- [SUPPLIED MATERIAL]
■ ■ ■
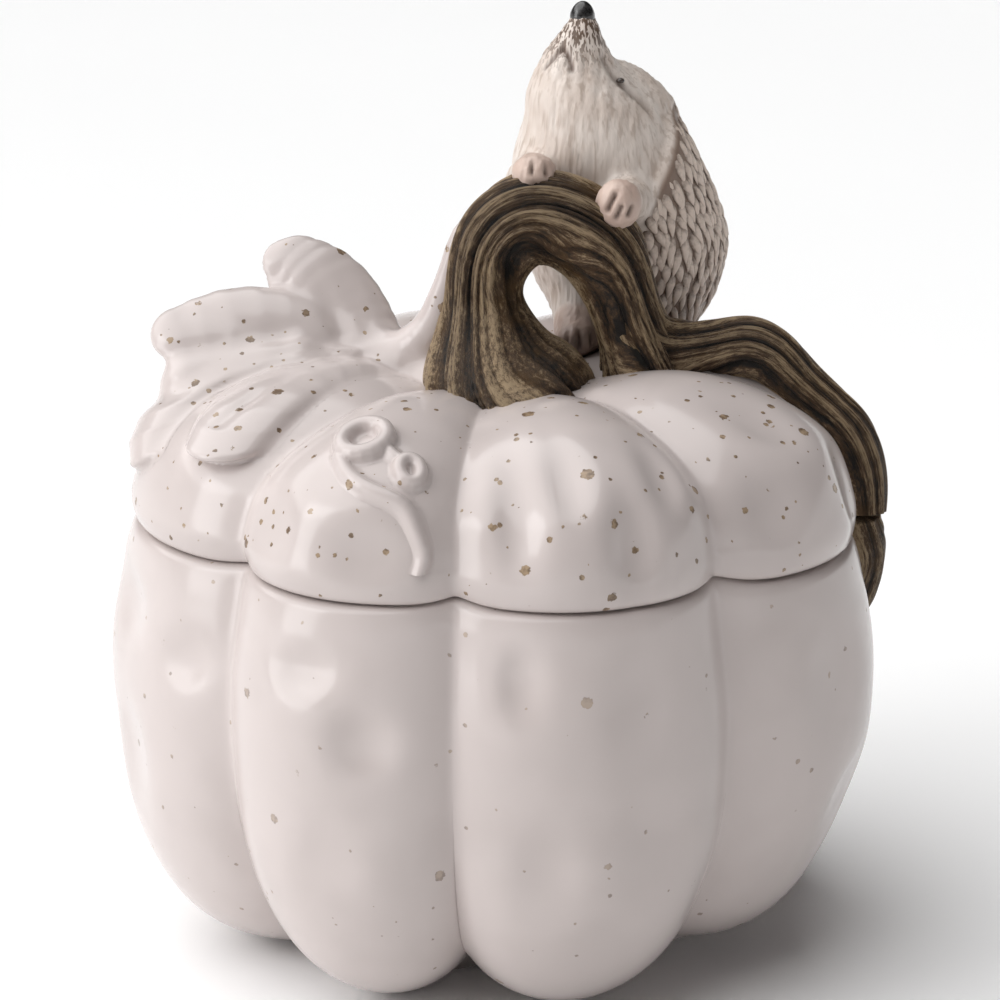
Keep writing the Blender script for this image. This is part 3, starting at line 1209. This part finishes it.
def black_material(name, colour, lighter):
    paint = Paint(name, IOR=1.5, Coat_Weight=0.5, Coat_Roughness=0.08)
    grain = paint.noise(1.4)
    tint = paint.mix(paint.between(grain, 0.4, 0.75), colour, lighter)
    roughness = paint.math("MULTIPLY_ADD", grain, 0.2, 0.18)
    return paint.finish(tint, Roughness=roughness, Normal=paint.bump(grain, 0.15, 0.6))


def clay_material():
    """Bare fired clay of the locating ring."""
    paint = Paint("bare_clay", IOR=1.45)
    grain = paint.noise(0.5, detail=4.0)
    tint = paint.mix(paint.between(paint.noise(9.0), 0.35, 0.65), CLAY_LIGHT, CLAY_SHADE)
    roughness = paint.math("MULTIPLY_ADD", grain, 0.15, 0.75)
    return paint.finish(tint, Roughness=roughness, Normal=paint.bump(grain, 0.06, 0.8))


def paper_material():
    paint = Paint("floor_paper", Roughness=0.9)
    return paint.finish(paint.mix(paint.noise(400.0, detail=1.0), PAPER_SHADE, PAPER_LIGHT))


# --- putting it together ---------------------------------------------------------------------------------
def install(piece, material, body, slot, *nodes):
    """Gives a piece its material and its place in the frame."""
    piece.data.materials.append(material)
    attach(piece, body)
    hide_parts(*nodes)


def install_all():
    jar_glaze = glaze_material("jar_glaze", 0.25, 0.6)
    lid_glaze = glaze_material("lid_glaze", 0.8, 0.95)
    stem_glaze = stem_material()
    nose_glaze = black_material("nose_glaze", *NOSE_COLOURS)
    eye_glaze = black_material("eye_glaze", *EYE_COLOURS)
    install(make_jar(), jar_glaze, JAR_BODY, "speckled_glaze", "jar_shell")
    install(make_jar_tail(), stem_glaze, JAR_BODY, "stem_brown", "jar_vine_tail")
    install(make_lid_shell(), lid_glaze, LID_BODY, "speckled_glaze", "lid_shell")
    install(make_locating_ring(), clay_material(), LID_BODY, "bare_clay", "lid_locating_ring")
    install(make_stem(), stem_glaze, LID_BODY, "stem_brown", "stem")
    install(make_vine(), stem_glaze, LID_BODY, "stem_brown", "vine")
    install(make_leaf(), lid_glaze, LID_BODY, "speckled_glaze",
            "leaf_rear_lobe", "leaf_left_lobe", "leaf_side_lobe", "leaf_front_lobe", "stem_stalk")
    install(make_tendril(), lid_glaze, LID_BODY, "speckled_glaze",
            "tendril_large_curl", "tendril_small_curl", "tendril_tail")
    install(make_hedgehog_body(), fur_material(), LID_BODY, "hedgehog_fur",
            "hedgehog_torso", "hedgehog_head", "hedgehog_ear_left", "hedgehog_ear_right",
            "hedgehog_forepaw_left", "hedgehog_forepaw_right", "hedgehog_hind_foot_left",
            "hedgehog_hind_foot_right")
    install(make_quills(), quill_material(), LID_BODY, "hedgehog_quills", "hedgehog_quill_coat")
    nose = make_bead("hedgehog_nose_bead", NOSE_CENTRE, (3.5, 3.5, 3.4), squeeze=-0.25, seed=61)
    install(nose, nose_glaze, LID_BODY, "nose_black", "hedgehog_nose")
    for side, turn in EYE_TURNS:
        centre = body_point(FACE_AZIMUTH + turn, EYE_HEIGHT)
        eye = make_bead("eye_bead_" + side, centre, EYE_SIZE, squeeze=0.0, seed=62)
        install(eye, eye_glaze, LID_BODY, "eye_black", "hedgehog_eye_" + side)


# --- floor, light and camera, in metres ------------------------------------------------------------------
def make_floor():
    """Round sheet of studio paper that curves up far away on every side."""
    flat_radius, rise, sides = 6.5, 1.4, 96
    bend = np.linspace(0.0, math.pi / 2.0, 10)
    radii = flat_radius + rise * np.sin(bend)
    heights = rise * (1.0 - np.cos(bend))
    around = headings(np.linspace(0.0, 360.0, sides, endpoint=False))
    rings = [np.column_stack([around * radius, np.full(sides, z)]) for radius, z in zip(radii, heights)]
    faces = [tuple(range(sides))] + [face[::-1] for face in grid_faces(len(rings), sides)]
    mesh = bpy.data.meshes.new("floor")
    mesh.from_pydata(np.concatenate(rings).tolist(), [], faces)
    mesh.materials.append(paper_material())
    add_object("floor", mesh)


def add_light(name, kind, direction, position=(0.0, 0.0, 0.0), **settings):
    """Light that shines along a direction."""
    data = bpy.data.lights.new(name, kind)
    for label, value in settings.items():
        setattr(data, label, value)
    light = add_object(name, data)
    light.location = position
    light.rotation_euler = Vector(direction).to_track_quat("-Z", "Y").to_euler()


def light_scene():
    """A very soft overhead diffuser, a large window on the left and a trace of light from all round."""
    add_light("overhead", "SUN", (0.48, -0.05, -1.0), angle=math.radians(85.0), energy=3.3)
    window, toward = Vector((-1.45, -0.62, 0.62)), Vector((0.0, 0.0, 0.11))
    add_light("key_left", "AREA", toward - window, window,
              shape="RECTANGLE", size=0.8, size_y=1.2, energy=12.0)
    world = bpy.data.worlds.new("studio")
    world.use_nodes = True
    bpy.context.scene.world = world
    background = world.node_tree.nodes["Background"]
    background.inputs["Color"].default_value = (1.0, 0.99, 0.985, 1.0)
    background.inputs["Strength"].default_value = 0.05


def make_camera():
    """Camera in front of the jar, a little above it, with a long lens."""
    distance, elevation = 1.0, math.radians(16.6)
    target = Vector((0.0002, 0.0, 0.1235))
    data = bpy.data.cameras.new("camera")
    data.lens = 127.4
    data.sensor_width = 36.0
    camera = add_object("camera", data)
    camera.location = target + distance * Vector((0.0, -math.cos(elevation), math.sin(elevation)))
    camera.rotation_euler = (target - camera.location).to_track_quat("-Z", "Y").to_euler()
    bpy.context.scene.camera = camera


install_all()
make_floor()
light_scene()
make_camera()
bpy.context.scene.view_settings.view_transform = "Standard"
■ ■ ■
- [PROBLEM REQUIREMENTS] Return nothing but the lines from the start of the listing above through the line containing "Normal=paint.bump(grain, 0.15, 0.6))", exactly as given.

- [ANSWER]
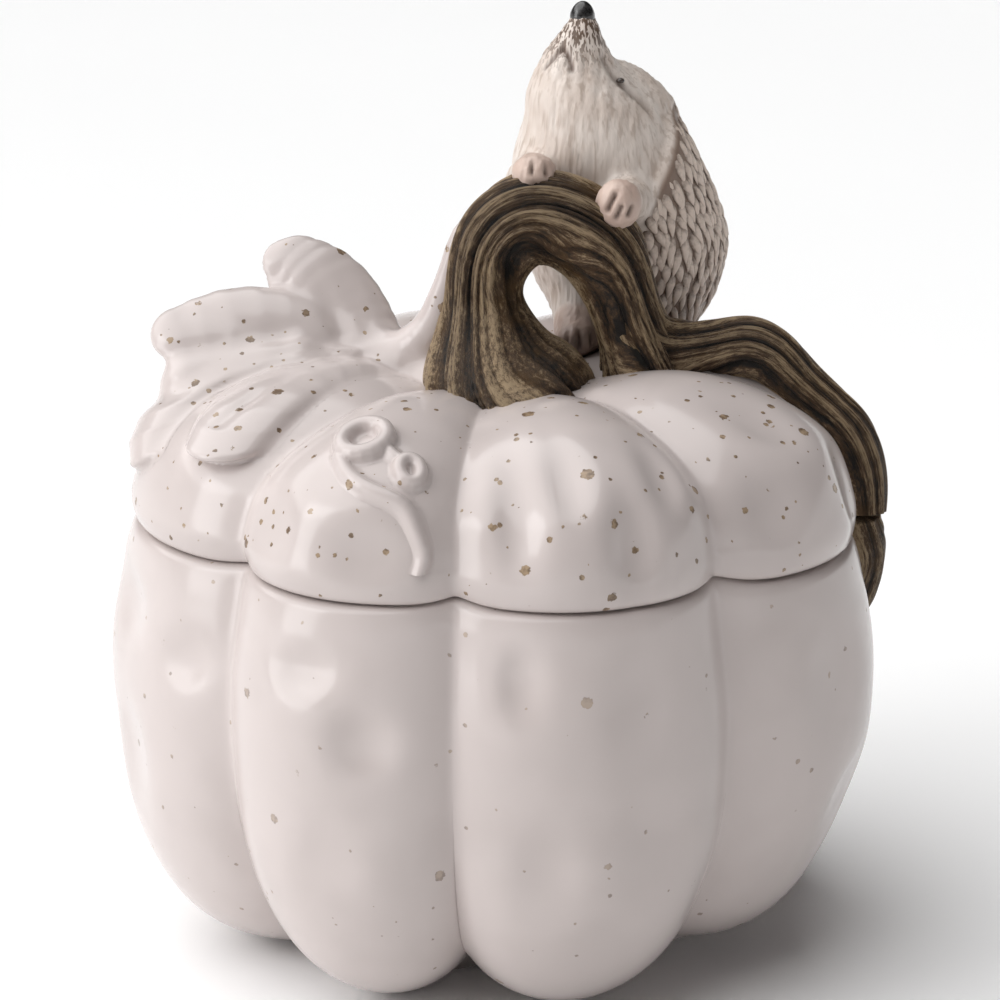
Keep writing the Blender script for this image. This is part 3, starting at line 1209. This part finishes it.
def black_material(name, colour, lighter):
    paint = Paint(name, IOR=1.5, Coat_Weight=0.5, Coat_Roughness=0.08)
    grain = paint.noise(1.4)
    tint = paint.mix(paint.between(grain, 0.4, 0.75), colour, lighter)
    roughness = paint.math("MULTIPLY_ADD", grain, 0.2, 0.18)
    return paint.finish(tint, Roughness=roughness, Normal=paint.bump(grain, 0.15, 0.6))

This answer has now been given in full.